From this you can see that in that top list are some familiar names like Twitter and YouTube. And it got me wondering about how they’ve been pretty consistently there for a number of years. In fact it got me thinking about the adoption curve.

We’re probably at a stage now with social networks like Twitter and YouTube where the late majority are ready to pick up those tools and start using them for their own learning and professional development. Actually we’re probably at a stage where the early majority are ready to start embracing digital technologies to provide learning through additional means.

I think this is helpful because I also see that in the networks I’m connected with there can be a lot of frustration about L&D not stepping forward and becoming modern learning practitioners. The other day I saw someone tweeting about a new group video streaming app and asking if anyone is using it in L&D. It made me think – most people are just about getting used to using Twitter as a way of connecting, for professional networking and for personal learning and development let alone a group video streaming app.

Sometimes in L&D we can be too restless. 

Yes, the world of digital consumer behaviour is moving at pace, and that means apps and websites that were once widely used slowly get overtaken by others. But, just because there are new players coming onto the scene, doesn’t make the older tools redundant or less relevant.
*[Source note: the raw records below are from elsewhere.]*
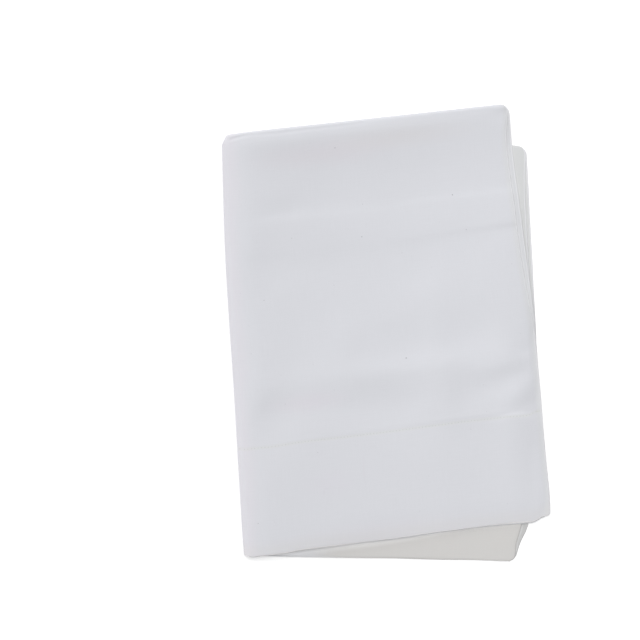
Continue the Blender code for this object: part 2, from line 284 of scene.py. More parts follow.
# Specks on the top layer in mm. Each row is a radius, a darkness, and the places, x and y.
FLECKS = (
    (0.75, 0.42, ((144.5, 157.0),)),
    (0.75, 0.4, ((191.1, 293.1),)),
    (0.7, 0.34, ((112.5, 261.3),)),
    (0.55, 0.3, ((12.8, 24.6),)),
    (0.5, 0.26, ((53.3, 263.0),)),
    (0.75, 0.26, ((93.8, 337.6),)),
    (0.6, 0.26, ((27.3, 211.7),)),
    (0.65, 0.24, ((201.1, 262.9),)),
    (0.45, 0.2, ((86.9, 221.6), (195.8, 94.3), (40.7, 123.4))),
    (0.42, 0.17, ((223.2, 29.9),)),
    (0.5, 0.2, ((145.7, 246.0), (238.1, 231.9))),
    (0.45, 0.18, ((82.5, 133.1), (14.1, 167.2))),
    (0.4, 0.17, ((65.8, 155.8),)),
    (0.6, 0.15, ((114.7, 288.9),)),
    (0.45, 0.16, ((208.6, 131.1), (170.2, 232.7), (209.8, 108.3), (149.1, 27.5))),
    (0.45, 0.14, ((179.0, 270.4), (26.6, 25.0))),
    (0.4, 0.15, ((7.5, 218.8),)),
    (0.4, 0.14, ((38.4, 148.0), (31.2, 220.1), (158.2, 56.8), (144.4, 317.6), (13.6, 190.6))),
    (0.38, 0.12, ((136.2, 196.9), (24.0, 344.2), (196.3, 60.7), (146.6, 75.0), (134.6, 119.4),
        (101.2, 268.9), (91.2, 302.5), (188.5, 134.3), (167.1, 205.4), (113.5, 165.2),
        (72.9, 342.5))),
    (0.4, 0.13, ((242.1, 172.8),)),
    (0.38, 0.11, ((149.1, 58.9),)),
    (0.5, 0.22, ((66.0, 81.4),)),
)

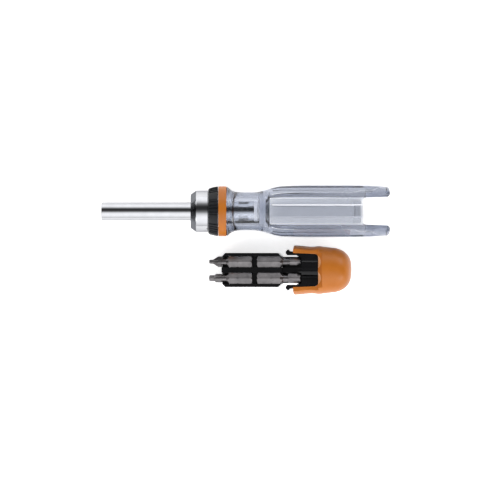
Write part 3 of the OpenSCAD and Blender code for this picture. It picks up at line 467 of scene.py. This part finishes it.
def handle_radius(x):
    """Radius of the handle without its flats."""
    t = x - HANDLE_X
    if t < RIM_END:
        return RIM_R - 0.25 * (1 - ramp(x, FRONT_X, 0.3))
    if t < FLARE_END:
        return NECK_R + (RIM_R - NECK_R) * (1 - (t - RIM_END) / (FLARE_END - RIM_END)) ** 4
    if t < NECK_END:
        return NECK_R
    if t < SHOULDER_END:
        turn = math.pi * (t - NECK_END) / (SHOULDER_END - NECK_END)
        return NECK_R + (SHOULDER_R - NECK_R) / 2 * (1 - math.cos(turn))
    if t < SWELL_END:
        turn = math.pi / 2 * (t - SHOULDER_END) / (SWELL_END - SHOULDER_END)
        return SHOULDER_R + (GRIP_R - SHOULDER_R) * math.sin(turn)
    if t < GRIP_END:
        return GRIP_R
    share = min(1.0, (t - GRIP_END) / TAIL_LENGTH)
    end = min(1.0, max(0.0, (t - ROUND_START) / ROUND_R))
    return GRIP_R - TAIL_DROP * share * share - ROUND_R * (1 - math.sqrt(1 - end * end))


def panel_edges(x, side):
    """How far a panel reaches each way from its middle; a side panel narrows on its side near the pole."""
    low = -PANEL_HALF
    high = PANEL_HALF
    far = PANEL_HALF - sum(loss * ramp(x, start, length) for start, length, loss in NARROWINGS)
    if side > 0:
        high = far
    if side < 0:
        low = -far
    return low, high


def handle_point(x, middle, turn, side):
    """A point of the skin at an angle from the middle of a flat, with how much scuff it has there, a scuff
    that is also a painted highlight.
    """
    radius = handle_radius(x)
    across = math.cos(turn)
    reach = min(radius, FLAT / across)
    v = reach * math.sin(turn)
    low, high = panel_edges(x, side)
    floor = min(FLAT - PANEL_DEPTH, math.sqrt(radius * radius - 3.75 ** 2) - 0.15) / across
    along = ramp(x, PANEL_START, 2.4) * (1 - ramp(x, PANEL_END, 1.6))
    inside = smooth((v - low + WALL_W) / WALL_W) * smooth((high + WALL_W - v) / WALL_W)
    depth = max(0.0, reach - floor) * along * inside
    faces_pole = v * (side if side else -math.sin(middle)) > 0
    # Mostly one wall of each panel gets the scuff, so it is also a painted highlight along that edge.
    scuff_and_highlight = along * min(1.0, 7 * inside * (1 - inside)) * (1.0 if faces_pole else 0.06)
    a = middle + turn
    reach -= depth
    return (x, reach * math.cos(a), reach * math.sin(a)), scuff_and_highlight


def handle_places():
    """Places of the skin's rows along X, closer together where the shape changes."""
    spans = [(73.2, 96.2, 0.75), (96.2, 100.4, 0.28), (100.9, 143.8, 1.5), (144.4, 163.4, 0.5)]
    places = [FRONT_X, 72.0, 72.1, 72.25, 72.45, 72.7]
    for start, end, step in spans:
        places += list(np.arange(start, end, step))
    tail = HANDLE_X + ROUND_START
    places += [tail + ROUND_R * math.sin(math.radians(a)) for a in range(0, 88, 8)]
    return places + [TIP_X - 0.01]


def handle_rows():
    steps = list(np.arange(-PANEL_HALF, PANEL_HALF + 0.1, 0.4))
    walls = [3.35, 3.45, 3.53, 3.61, 3.69, 3.77, 3.85, 3.95, 4.02]
    across = sorted(steps + walls + [-w for w in walls])
    turns = [math.asin(v / FLAT) for v in across]
    ribs = [math.radians(a) for a in (18, 20.5, 23, 25.5, 28)]
    turns = [-a for a in reversed(ribs)] + turns + ribs + [math.radians(30)]
    rows = []
    scuff_and_highlight_levels = []
    for x in handle_places():
        row = []
        for middle, side in FLATS.items():
            for turn in turns:
                point, scuff_and_highlight = handle_point(float(x), math.radians(middle), turn, side)
                row.append(point)
                scuff_and_highlight_levels.append(scuff_and_highlight)
        rows.append(row)
    return rows, scuff_and_highlight_levels


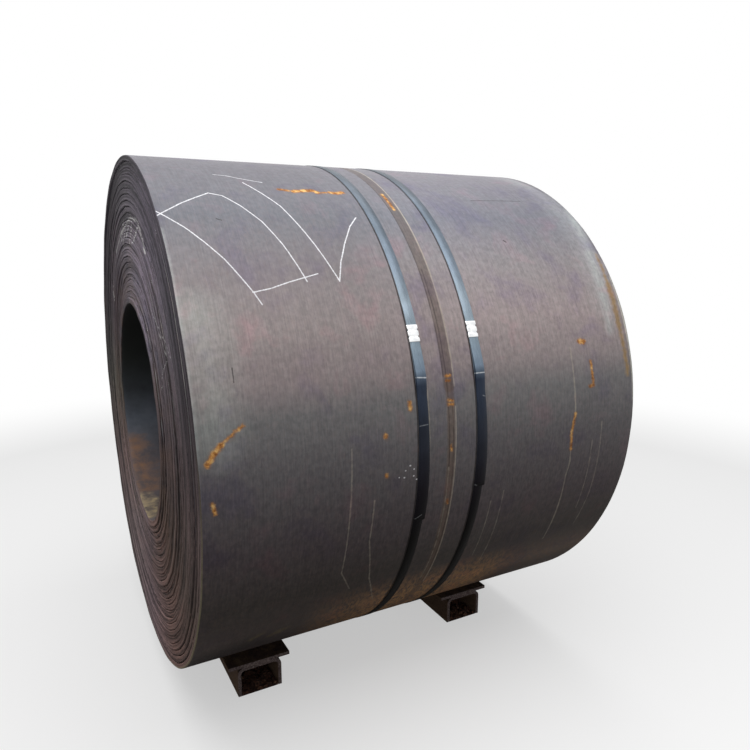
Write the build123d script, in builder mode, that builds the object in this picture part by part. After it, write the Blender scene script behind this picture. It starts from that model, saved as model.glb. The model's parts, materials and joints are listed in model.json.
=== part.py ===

It takes time for people to adopt new behaviours and more so when it comes to technology. We know this as L&D professionals and yet can be so disconnected from the workforce that we leave them behind in our drive to be forward thinking learning practitioners.
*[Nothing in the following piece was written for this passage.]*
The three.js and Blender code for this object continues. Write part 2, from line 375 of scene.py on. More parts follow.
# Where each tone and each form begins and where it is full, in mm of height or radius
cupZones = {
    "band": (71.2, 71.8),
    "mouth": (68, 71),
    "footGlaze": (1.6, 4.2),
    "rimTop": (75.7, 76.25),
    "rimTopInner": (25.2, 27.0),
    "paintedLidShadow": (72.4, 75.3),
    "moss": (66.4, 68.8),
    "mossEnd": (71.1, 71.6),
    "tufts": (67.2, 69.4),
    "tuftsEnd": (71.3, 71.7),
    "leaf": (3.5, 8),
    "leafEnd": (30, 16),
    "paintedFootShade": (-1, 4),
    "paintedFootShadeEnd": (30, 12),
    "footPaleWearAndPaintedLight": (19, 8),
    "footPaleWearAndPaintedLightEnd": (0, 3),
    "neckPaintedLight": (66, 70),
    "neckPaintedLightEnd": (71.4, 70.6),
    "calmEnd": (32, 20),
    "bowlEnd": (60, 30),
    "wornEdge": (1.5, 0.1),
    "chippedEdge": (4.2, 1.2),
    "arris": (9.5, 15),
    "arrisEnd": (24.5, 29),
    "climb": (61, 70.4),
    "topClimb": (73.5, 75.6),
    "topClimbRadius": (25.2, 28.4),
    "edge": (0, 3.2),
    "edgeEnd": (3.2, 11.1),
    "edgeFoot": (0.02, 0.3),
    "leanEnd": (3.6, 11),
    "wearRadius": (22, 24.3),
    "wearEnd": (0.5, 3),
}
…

One of the biggest challenges we face in organisations today is helping people be digitally inclusive and digitally literate. Too many people still shy away from actively using technology to help them be better at their job. It would serve us well in L&D to remind ourselves that everyone is on a journey, and just because they may not be moving at the pace of some doesn’t mean that those at the front are better and it doesn’t mean those behind are missing anything immediately relevant.